* EXERCISE TASK: For the material that follows, return exactly the lines from the one with "heatsinks(aluminium)" through the one with "points = [vertex.co", both ends included.

════════════════════

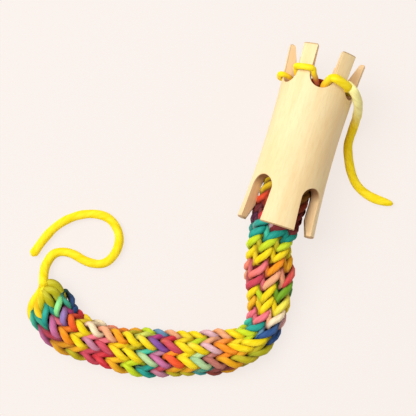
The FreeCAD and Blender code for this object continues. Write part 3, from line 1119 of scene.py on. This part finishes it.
    def colour(self, stitch: float) -> tuple[float, ...]:
        """Colour of the yarn at a place counted in stitches."""
        here = self.first_stitch - 0.5
        for index, (dye, count) in enumerate(STRIPES):
            if stitch < here + count or index == len(STRIPES) - 1:
                break
            here += count
        middle = here + count / 2
        side = -1 if stitch < middle else 1
        edge = here if side < 0 else here + count
        other = STRIPES[min(max(index + side, 0), len(STRIPES) - 1)]
        reach = min(self.blur, count / 2, other[1] / 2)
        share = 0.5 - 0.5 * ease(abs(stitch - edge), 0.0, reach)
        return tuple(low + (high - low) * share for low, high in zip(dye.value, other[0].value))

    def stretch(self, name: str, first: float, last: float, sweep: YarnSweep) -> bpy.types.Object:
        """Sweep the yarn between two places counted in stitches, with filler yarn in painted shade inside the tube.

        Args:
            name: The piece's name.
            first: Where it starts.
            last: Where it ends.
            sweep: How yarn is swept.

        Returns:
            The mesh object.
        """
        count = round((last - first) * self.points_a_stitch)
        strand = Strand(start_mm=first * self.fibre_mm_a_stitch)
        for step in range(count + 1):
            place = first + (last - first) * step / count
            point, way_out, out = self.spot(place)
            strand.add(point, self.radius(place), self.colour(place), way_out, out)
        return sweep.make(name, strand, *(self.inside(first, last, side) for side in (-1, 0, 1)))


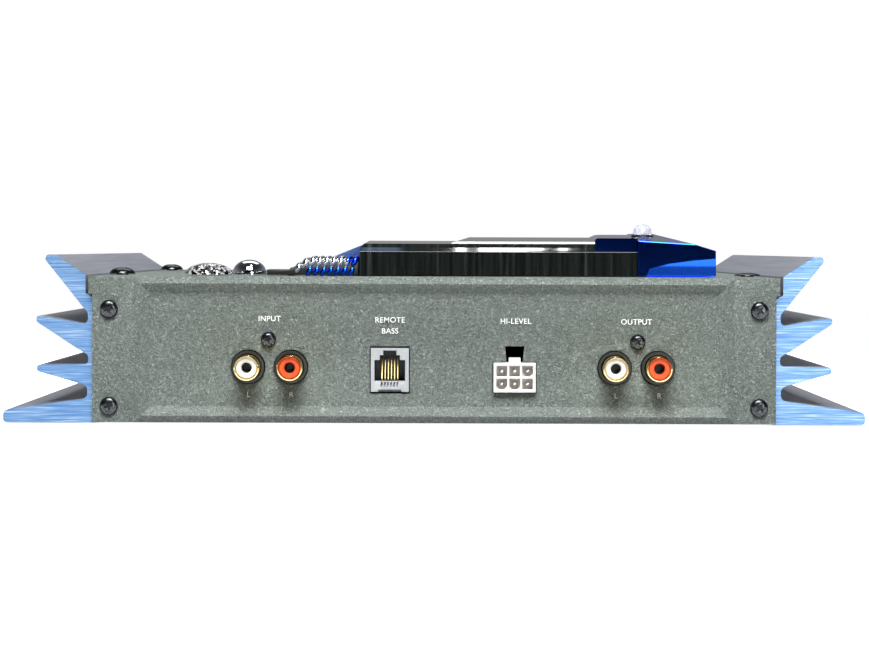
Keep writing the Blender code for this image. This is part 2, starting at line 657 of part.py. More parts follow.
def power_parts(copper, sleeve, steel):
    ring = [(10, 1.5), (11.5, 0), (20, 0), (21.5, 1.5), (21.5, 13.5), (20, 15), (11.5, 15), (10, 13.5)]
    turned("toroid_transformer", ring[::-1], (-45, -60, BOARD_TOP + GAP), UP, copper, 20, True)
    can = [(0, 30), (8.4, 30), (9, 29.4), (9, 0), (0, 0)]
    for index, (x, y) in enumerate(((10, -75), (32, -75), (10, -48), (32, -48))):
        turned(f"capacitor_{index + 1}", can, (x, y, BOARD_TOP + GAP), UP, sleeve, 16)
    for side, x in (("left", -96.5), ("right", 96.5)):
        low, high = (x - 1.5, -90, BOARD_TOP + 8), (x + 1.5, 110, BOARD_TOP + 16)
        block(f"transistor_clamp_{side}", low, high, steel)


def main():
    clear_scene()
    paint = material("hammertone_paint", 0.22, 0.26, 0.22, 0.55)
    aluminium = material("brushed_aluminium", 0.50, 0.60, 0.75, 0.35, 1.0)
    steel = material("zinc_steel", 0.55, 0.55, 0.56, 0.4, 1.0)
    black_screw = material("black_oxide_steel", 0.02, 0.02, 0.02, 0.35, 0.8)
    black = material("black_nylon", 0.02, 0.02, 0.02, 0.5)
    gold = material("gold_plate", 0.90, 0.75, 0.38, 0.2, 1.0)
    white = material("white_nylon", 0.85, 0.84, 0.82, 0.4)
    red = material("red_nylon", 0.85, 0.16, 0.04, 0.4)
    grey = material("grey_nylon", 0.55, 0.56, 0.58, 0.45)
    mirror = material("blue_mirror_plating", 0.03, 0.08, 0.45, 0.05, 1.0)
    chrome = material("chrome", 0.80, 0.82, 0.85, 0.08, 1.0)
    crystal = material("crystal", 0.85, 0.86, 0.90, 0.05)
    fuse_green = material("fuse_green", 0.05, 0.55, 0.20, 0.25)
    board_green = material("circuit_board", 0.02, 0.18, 0.08, 0.5)
    copper = material("enamelled_copper", 0.55, 0.22, 0.08, 0.35, 0.6)
    sleeve = material("capacitor_sleeve", 0.02, 0.02, 0.05, 0.35)

    heatsinks(aluminium)
    covers(paint, steel)
    front_panel(paint)
    rear_panel(paint)
    front_fasteners(black_screw)
    cover_fasteners(black_screw)
    jack_housings(black)
    jacks(gold, white, red)
    bass_socket(grey, gold)
    hi_level_header(white, chrome)
    trim_bar(mirror)
    trim_end_cap(mirror)
    top_details(mirror, chrome, crystal)
    terminal_blocks(black, steel)
    fuses(black, fuse_green)
    controls(grey, black)
    boards(board_green)
    power_parts(copper, sleeve, steel)
    smooth_round_pieces()


main()
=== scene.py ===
"""Car amplifier: finished surfaces and fine pieces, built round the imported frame.

Lengths typed here are in millimetres and are turned into metres by MM, except the stage's, which are in
metres. The frame has +Z up, and -Y points from the amplifier's middle towards the panel with the signal
sockets. Run it as a script in Blender 4.5.
"""

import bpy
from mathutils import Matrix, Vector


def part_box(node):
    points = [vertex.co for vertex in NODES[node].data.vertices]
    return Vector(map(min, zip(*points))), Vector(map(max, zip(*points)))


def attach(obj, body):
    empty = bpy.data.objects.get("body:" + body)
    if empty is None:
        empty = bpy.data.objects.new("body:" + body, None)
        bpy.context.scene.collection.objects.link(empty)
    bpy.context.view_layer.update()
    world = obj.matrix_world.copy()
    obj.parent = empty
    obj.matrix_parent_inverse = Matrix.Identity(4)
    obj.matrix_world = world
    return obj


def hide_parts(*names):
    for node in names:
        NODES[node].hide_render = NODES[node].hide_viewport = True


bl_info = {
    "name": "Car Amplifier",
    "version": (1, 0, 0),
    "blender": (4, 5, 0),
    "location": "View3D > Sidebar > Amplifier",
    "description": "Finishes a finned car amplifier with painted panels, sockets and mirror trim",
    "category": "Object",
}

from math import cos, pi, radians, sin, tau

import bmesh
import bpy
from bpy.props import FloatProperty, FloatVectorProperty, IntProperty, PointerProperty
from mathutils import Matrix, Vector

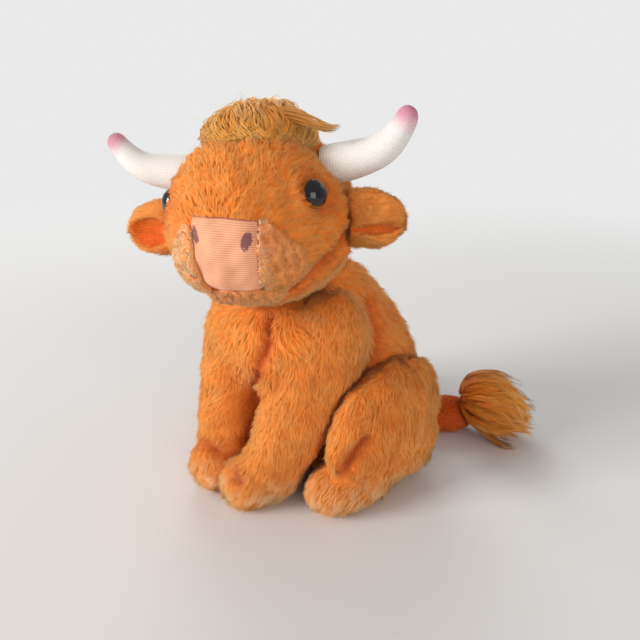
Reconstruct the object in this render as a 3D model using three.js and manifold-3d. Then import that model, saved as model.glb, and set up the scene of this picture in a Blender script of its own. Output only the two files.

════════════════════

* EXPECTED ANSWER:
    heatsinks(aluminium)
    covers(paint, steel)
    front_panel(paint)
    rear_panel(paint)
    front_fasteners(black_screw)
    cover_fasteners(black_screw)
    jack_housings(black)
    jacks(gold, white, red)
    bass_socket(grey, gold)
    hi_level_header(white, chrome)
    trim_bar(mirror)
    trim_end_cap(mirror)
    top_details(mirror, chrome, crystal)
    terminal_blocks(black, steel)
    fuses(black, fuse_green)
    controls(grey, black)
    boards(board_green)
    power_parts(copper, sleeve, steel)
    smooth_round_pieces()


main()
=== scene.py ===
"""Car amplifier: finished surfaces and fine pieces, built round the imported frame.

Lengths typed here are in millimetres and are turned into metres by MM, except the stage's, which are in
metres. The frame has +Z up, and -Y points from the amplifier's middle towards the panel with the signal
sockets. Run it as a script in Blender 4.5.
"""

import bpy
from mathutils import Matrix, Vector


def part_box(node):
    points = [vertex.co for vertex in NODES[node].data.vertices]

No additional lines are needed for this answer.